DIGITAL LIBRARY
EXPLORING THE IMPACT OF CAREGIVERS' SOCIOECONOMIC STATUS ON LEARNERS' DIGITAL LITERACY AND INCLUSIVE PRACTICES IN SOUTH AFRICAN PUBLIC HIGH SCHOOLS
University of the Witwatersrand (SOUTH AFRICA)
About this paper:
Appears in: INTED2026 Proceedings
Publication year: 2026
Article: 0532
ISBN: 978-84-09-82385-7
ISSN: 2340-1079
doi: 10.21125/inted.2026.0532
Conference name: 20th International Technology, Education and Development Conference
Dates: 2-4 March, 2026
Location: Valencia, Spain
Abstract:
Who gets left behind when classrooms go digital? In South Africa, the promise of inclusive education collides with the harsh reality of socioeconomic inequality, where a caregiver’s income, education, and occupation often significantly influence a learner’s digital future.
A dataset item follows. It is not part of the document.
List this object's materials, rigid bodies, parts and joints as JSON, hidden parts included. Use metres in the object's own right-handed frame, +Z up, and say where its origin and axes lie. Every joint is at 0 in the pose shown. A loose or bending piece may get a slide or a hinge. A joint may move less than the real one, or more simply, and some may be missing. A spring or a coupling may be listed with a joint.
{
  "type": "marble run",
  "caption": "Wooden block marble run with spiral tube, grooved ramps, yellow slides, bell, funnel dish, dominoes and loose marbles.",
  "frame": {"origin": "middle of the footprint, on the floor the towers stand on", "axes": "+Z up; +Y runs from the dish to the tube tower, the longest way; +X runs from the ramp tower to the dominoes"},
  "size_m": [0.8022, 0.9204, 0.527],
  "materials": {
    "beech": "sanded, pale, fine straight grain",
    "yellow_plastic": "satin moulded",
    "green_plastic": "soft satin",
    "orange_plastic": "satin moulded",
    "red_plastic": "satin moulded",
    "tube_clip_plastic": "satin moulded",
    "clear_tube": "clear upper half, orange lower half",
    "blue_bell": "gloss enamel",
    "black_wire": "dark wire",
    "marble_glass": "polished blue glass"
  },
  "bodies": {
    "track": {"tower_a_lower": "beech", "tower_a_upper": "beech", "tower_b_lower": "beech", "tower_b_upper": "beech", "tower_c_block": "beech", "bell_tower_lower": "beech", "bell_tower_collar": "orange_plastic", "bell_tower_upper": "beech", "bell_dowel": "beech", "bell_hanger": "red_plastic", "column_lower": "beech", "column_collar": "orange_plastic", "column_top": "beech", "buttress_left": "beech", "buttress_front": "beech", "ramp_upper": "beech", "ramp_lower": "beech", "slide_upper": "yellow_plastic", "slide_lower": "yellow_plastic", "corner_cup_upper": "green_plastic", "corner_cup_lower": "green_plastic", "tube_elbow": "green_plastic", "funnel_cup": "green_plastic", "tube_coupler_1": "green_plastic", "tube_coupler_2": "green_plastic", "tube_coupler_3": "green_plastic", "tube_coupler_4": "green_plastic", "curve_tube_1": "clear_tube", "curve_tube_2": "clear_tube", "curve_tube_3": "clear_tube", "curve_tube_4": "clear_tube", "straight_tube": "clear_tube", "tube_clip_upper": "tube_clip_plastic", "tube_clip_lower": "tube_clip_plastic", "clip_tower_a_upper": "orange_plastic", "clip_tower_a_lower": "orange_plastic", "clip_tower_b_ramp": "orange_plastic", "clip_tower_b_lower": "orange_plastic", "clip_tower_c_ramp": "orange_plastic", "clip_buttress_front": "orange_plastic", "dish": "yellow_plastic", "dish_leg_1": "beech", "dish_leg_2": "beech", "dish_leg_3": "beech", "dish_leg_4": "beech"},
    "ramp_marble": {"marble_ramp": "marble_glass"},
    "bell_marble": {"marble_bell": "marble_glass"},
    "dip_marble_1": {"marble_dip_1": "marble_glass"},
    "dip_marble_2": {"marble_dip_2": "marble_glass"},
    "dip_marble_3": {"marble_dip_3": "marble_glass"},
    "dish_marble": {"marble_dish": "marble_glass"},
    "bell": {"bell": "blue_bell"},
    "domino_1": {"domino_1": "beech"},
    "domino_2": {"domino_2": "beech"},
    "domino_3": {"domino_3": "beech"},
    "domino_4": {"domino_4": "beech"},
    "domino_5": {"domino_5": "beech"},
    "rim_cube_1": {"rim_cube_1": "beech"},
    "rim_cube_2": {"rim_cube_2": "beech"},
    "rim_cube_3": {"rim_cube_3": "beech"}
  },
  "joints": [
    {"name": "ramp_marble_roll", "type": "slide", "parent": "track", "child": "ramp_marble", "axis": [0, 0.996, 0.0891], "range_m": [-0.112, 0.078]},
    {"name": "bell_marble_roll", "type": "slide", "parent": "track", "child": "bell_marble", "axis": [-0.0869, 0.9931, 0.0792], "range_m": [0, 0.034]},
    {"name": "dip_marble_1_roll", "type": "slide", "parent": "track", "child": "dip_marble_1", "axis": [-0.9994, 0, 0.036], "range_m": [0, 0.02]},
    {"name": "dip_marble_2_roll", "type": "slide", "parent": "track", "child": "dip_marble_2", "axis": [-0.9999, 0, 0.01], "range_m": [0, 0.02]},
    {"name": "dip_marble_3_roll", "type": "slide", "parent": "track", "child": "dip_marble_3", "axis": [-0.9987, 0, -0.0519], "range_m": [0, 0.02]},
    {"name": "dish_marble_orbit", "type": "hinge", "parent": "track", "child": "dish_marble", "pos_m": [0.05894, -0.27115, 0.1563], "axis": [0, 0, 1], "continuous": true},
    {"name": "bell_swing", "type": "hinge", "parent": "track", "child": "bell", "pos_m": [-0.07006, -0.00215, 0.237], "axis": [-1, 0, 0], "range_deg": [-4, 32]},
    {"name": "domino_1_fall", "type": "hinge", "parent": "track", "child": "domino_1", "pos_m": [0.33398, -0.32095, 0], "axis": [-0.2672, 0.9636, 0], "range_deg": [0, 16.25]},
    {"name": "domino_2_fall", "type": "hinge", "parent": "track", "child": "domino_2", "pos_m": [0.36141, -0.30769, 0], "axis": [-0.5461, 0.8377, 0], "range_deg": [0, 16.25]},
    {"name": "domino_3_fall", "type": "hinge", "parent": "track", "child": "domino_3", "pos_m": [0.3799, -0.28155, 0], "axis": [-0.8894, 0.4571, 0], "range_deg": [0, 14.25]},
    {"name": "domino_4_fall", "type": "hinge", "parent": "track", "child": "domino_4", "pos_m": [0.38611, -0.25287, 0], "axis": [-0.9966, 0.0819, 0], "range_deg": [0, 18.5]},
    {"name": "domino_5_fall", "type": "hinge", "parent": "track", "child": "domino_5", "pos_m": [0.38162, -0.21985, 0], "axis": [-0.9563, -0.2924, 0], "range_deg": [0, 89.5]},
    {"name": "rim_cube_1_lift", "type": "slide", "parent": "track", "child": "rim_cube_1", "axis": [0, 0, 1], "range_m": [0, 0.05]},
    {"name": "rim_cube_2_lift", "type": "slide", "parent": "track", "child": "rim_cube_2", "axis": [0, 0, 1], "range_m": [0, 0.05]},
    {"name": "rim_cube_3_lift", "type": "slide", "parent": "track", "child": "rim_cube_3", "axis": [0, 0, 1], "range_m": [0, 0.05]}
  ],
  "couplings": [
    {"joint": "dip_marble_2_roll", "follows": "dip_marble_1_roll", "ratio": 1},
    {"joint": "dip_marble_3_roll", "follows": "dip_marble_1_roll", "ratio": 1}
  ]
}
This study explored how caregivers’ socioeconomic status (SES) shapes learners’ access to digital resources, the development of digital literacy, and their participation in inclusive practices in South African public high schools. Guided by Bronfenbrenner’s Ecological Systems Theory, the research examined the layered ways in which household circumstances and structural conditions intersect to either enable or restrict digital access and literacy for learners. The study utilised a qualitative desktop research design rooted in content analysis. Three key themes emerged from the investigation of government policy frameworks, peer-reviewed articles, and organisational reports. These themes include access to digital resources, the development of digital literacy and engagement, and the implications for inclusive education. The themes were further unpacked into sub-themes of income, parental education, occupational background, mediation practices, and policy context. The findings revealed that higher SES households provided richer digital environments and active mediation, while lower SES households faced limited access and restrictive strategies. Policies, meanwhile, often assumed equal digital access and overlooked systemic inequality. The study concluded that SES significantly shapes digital inclusion across multiple ecological levels. Unless policy and practice confront these disparities directly, the goal of inclusive education will remain unevenly realised, leaving the most vulnerable learners at the margins of the digital age.
Keywords:
Digital literacy, Caregiver socioeconomic status, Inclusive education, Public High Schools, Educational technology, Ecological Systems Theory.